«L’accompagnement à l’avortement consiste à mettre la personne au centre.»

Au départ, mon intérêt pour le sujet de l’avortement venait de mon expérience personnelle. J’ai fait une fausse couche quand j’étais très jeune, à 14 ans. Plus tard, j’ai dû avorter. Cette fois-ci, c’était mon choix de mettre fin à la grossesse, mais c’était aussi compliqué parce que je vivais dans un contexte de violence.

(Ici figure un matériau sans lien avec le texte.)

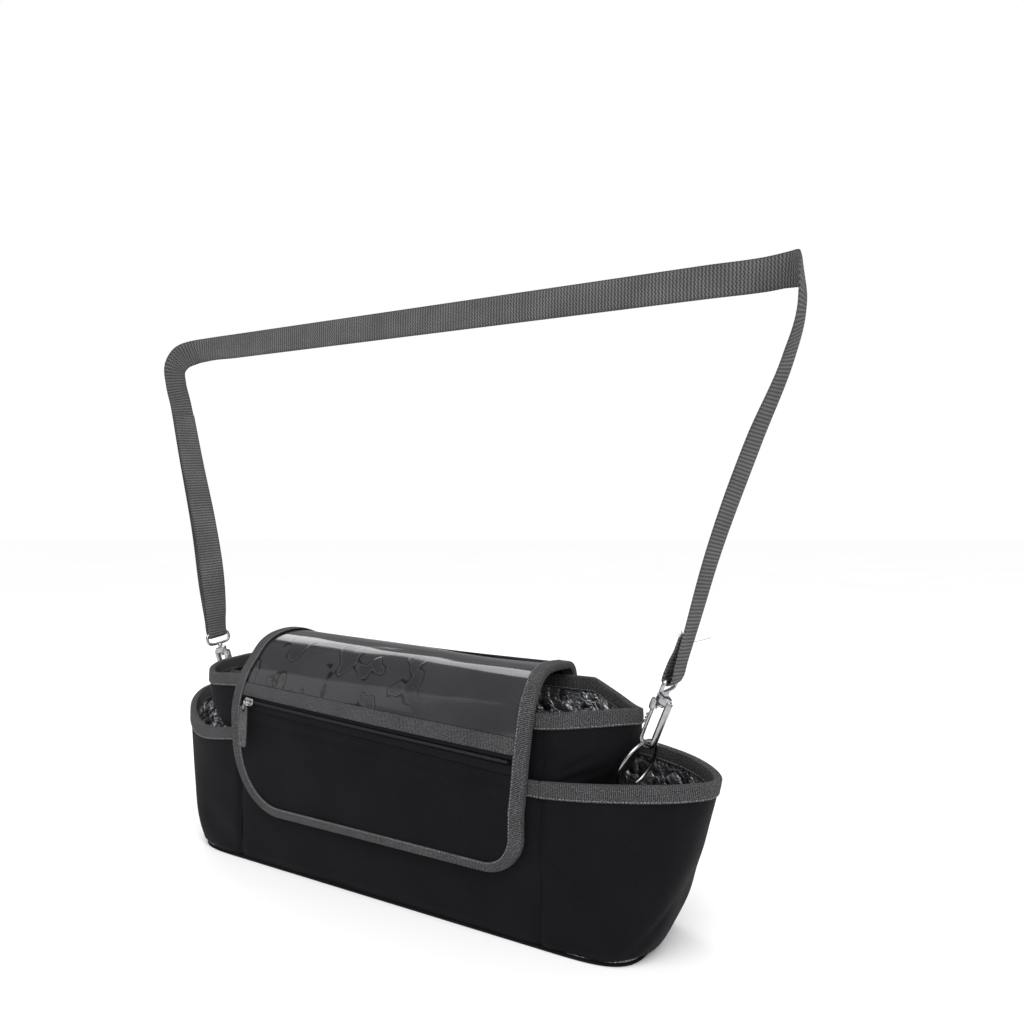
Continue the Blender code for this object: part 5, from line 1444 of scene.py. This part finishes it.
# The left end: down to its eye, round it, and back up along the main ply for a long way.
out, eye, loop = strap_ends["left"]
leg = np.vstack([loop[-1], np.array(STRAP_LEFT_KEYS)[::-1]])
keys += list(smooth_through([0.0, 1.0], np.vstack([loop[-1], leg[1]]), np.array([0.5, 0.15])))
across += [eye, eye]
widths += [19.0, 16.0]
gaps = np.array([6.4, 8.0, 8.2, 5.4, 2.8, 1.9])
ply = strap_tail(out, leg, gaps, np.array([7.0, 18.0, 45.0, 95.0, 150.0, 190.0]))
keys += list(loop[::-1]) + list(ply)
across += [eye] * (len(loop) + 3) + [(0.22, 0.96, 0.0), (0.15, 0.97, 0.0), (0.05, 0.98, 0.1)]
widths += [LOOP_WIDTH] * (len(loop) + 1) + [16.5, 19.0, STRAP_WIDTH, STRAP_WIDTH, STRAP_WIDTH]
rings, uv, strap_line = ribbon_rings(keys, across, widths, STRAP_THICKNESS, 3.0)
strap = rings_mesh("webbing_strap", rings, webbing, uv)
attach(strap, "bag")
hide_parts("strap")


FIBRE_RADIUS = 0.14


def fibre(start, way, side, long, bend):
    """One loose thread: a thin tube that leaves along a direction and curls to a side."""
    share = np.linspace(0.0, 1.0, 7)[:, None]
    path = start + way * share * long + side * bend * long * share ** 2
    return rings_mesh("fibre", tube_rings(path, np.cross(way, side), FIBRE_RADIUS, 5), webbing)


dice = np.random.default_rng(7)
end = strap_line[0]
away = unit(strap_line[0] - strap_line[3])
wide = unit(rings[0, 14] - rings[0, 0])
thick = unit(np.cross(away, wide))
fibres = []
for share in np.linspace(-0.95, 0.95, 58):
    lean = unit(away + wide * dice.normal(0.0, 0.3) + thick * dice.normal(0.0, 0.3))
    spot = end + wide * share * 9.0 + thick * dice.uniform(-0.5, 0.5) - away * 0.8
    curl = unit(np.cross(lean, thick) + thick * dice.normal(0.0, 1.0))
    long = dice.uniform(1.6, 4.6)
    fibres.append(fibre(spot, lean, curl, long, dice.normal(0.0, 0.6)))
aside = np.array([0.856, 0.5166, 0.0])
loose_start = end + aside - away * 4.0
fibres.append(fibre(loose_start, unit(aside + away * 0.1), np.array([0.0, 0.0, 1.0]), 15.5, 0.12))
frays = merged("strap_frayed_end", fibres)
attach(frays, "bag")
strap_path = strap_line * 0.001
tuple(strap_path[0])
[tuple(point) for point in strap_path]
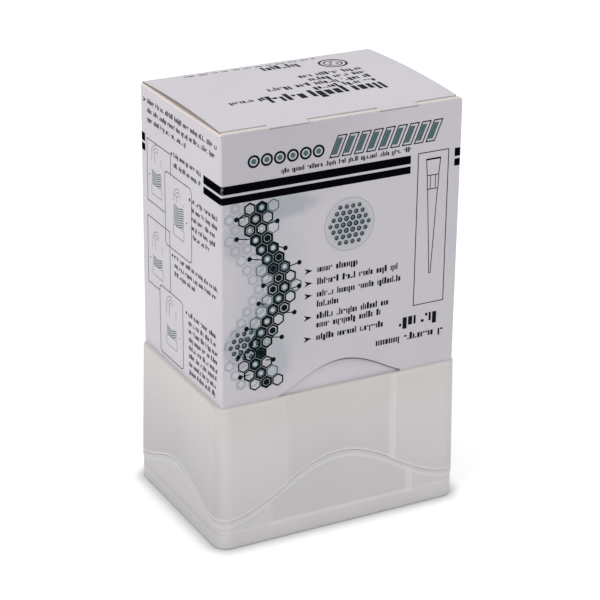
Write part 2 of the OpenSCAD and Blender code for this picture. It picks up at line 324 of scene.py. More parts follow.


# soft clouds on the front: middle, half sizes, strength and colour. The first two are painted shade, over
# the whole wall and its upper left; the rest are the print's mist
frontMist = [((0, 135), (200, 200), 0.16, "tint"), ((-60, 205), (95, 60), 0.42, "tint"),
             ((-36, 124), (22, 50), 0.45, "faintMist"), ((3, 149), (14, 14), 0.62, "mist"),
             ((-49, 100), (12, 12), 0.60, "mist"), ((-32, 163), (24, 7), 0.60, "mist"),
             ((-36, 90), (13, 15), 0.38, "mist"), ((-53, 150), (8, 12), 0.35, "mist")]
printedBoard = coatedBoard("printedBoard", "front", mist=frontMist)
linerBoard = coatedBoard("linerBoard", "front")
plainBoard = rawBoard("plainBoard", "inside")
cutEdge = rawBoard("cutEdge", "edge", speck=0.14)
coreEdge = rawBoard("coreEdge", "core", speck=0.2)
# lighter and warmer than the walls: painted light on the dust flaps under the bowed panel
flapBoard = coatedBoard("flapBoard", "flap")
blackInk = coatedBoard("blackInk", "black", tone=0.2, sheen=0.0)
darkInk = coatedBoard("darkInk", "dark", tone=0.15, sheen=0.0)
tealInk = coatedBoard("tealInk", "teal", tone=0.08, sheen=0.06)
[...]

Je n’ai pas pu avoir accès à l’avortement dans une clinique – quelqu’un m’a donné une tisane dont je ne connaissais même pas la composition exacte. C’est ainsi que j’ai découvert l’existence des avortements pratiqués en dehors du cadre légal.

En combinant ces deux expériences, j’ai pris conscience de l’importance des soins. Dans le cas de l’avortement que j’ai demandé, je me suis sentie davantage soutenue car la mère de mon petit ami était là pour m’aider. En revanche, lorsque j’ai vécu la perte de ma grossesse à l’hôpital, cela a été l’expérience la plus horrible qui soit, surtout à cause de la violence obstétricale à laquelle j’ai été confrontée.

J’ai commencé à soutenir les jeunes femmes de ma communauté qui étaient confrontées à des grossesses non désirées.

Je viens d’un quartier d’Hidalgo, près de Pachuca, qui est confronté à des problèmes de violence et de toxicomanie. J’ai une formation juridique et je donnais des conseils sur les cas de violence sexiste, mais je voulais vraiment accompagner les personnes qui avortaient.

J’ai trouvé une formation intensive qui durait six mois au total. À la fin, on nous a dit : « Vous êtes maintenant prêts à accompagner les autres. » C’est à ce moment-là que j’ai commencé à accompagner officiellement des femmes qui avortaient, et c’était le début de mon parcours. Pendant environ deux ans, j’ai accompagné des femmes toute seule, tout en continuant à suivre des cours et à me former, même si parfois j’avais peur ou j’hésitais.

Finalement, j’ai rejoint Di Ramona parce que je voyais qu’ils traitaient l’accompagnement de manière professionnelle.

Un concept que j’apporte de mon expérience est la « suspension du jugement ».

En tant qu’accompagnateurs, nous sommes présents auprès des personnes dans leur processus, mais nous devons également nous observer nous-mêmes, être conscients de notre propre histoire et fixer des limites claires. J’accompagne avec humanité, mais je reste attentive à ce que je vis pendant l’accompagnement. Cela m’aide à m’assurer que ma propre histoire, comme ma perte de grossesse, ne s’impose pas aux personnes que j’accompagne. Au contraire, j’utilise ces leçons pour éviter de répéter les erreurs, par exemple en veillant à ce que les femmes ne souffrent pas de douleur ou de négligence, comme cela m’est arrivé.

Lorsque je suis devenue coordinatrice de l’avortement à Di Ramona, j’ai senti que si l’aspect clinique était déjà bien couvert, nous pouvions renforcer le soutien émotionnel, en accompagnant non seulement le processus d’avortement lui-même, mais aussi la personne dans son ensemble et son expérience.

Pour Di Ramona, l’accompagnement à l’avortement consiste à mettre la personne au centre.

Nous n’imposons pas une seule option. Nous fournissons des informations et veillons à ce que les personnes connaissent leurs droits, afin qu’elles puissent faire des choix éclairés, que ce soit dans les services de santé publique ou ailleurs. L’accompagnement n’est qu’une option supplémentaire, il ne remplace pas les services médicaux, mais il garantit que les femmes ne sont pas seules, qu’elles sont respectées et qu’elles sont moins exposées à la violence dans les établissements de santé. Bien sûr, l’accompagnement ne garantit pas une expérience positive pour tout le monde, mais il peut réduire les souffrances et contribuer à la découverte de façons plus dignes de vivre ce processus.

Je souhaiterais voir une plus grande humanisation des soins dans le système de santé. Je sais que les médecins sont surchargés de travail, mais même quinze minutes de traitement respectueux et attentif feraient une grande différence. Des soins humanisés réduiraient la stigmatisation et amélioreraient les résultats physiques et émotionnels. C’est ambitieux, peut-être même utopique, mais essentiel.


Entretien avec Yosselin Islas, coordinatrice de l’avortement sécurisé chez Di Ramona, partenaire bénéficiaire de la SAAF au Mexique.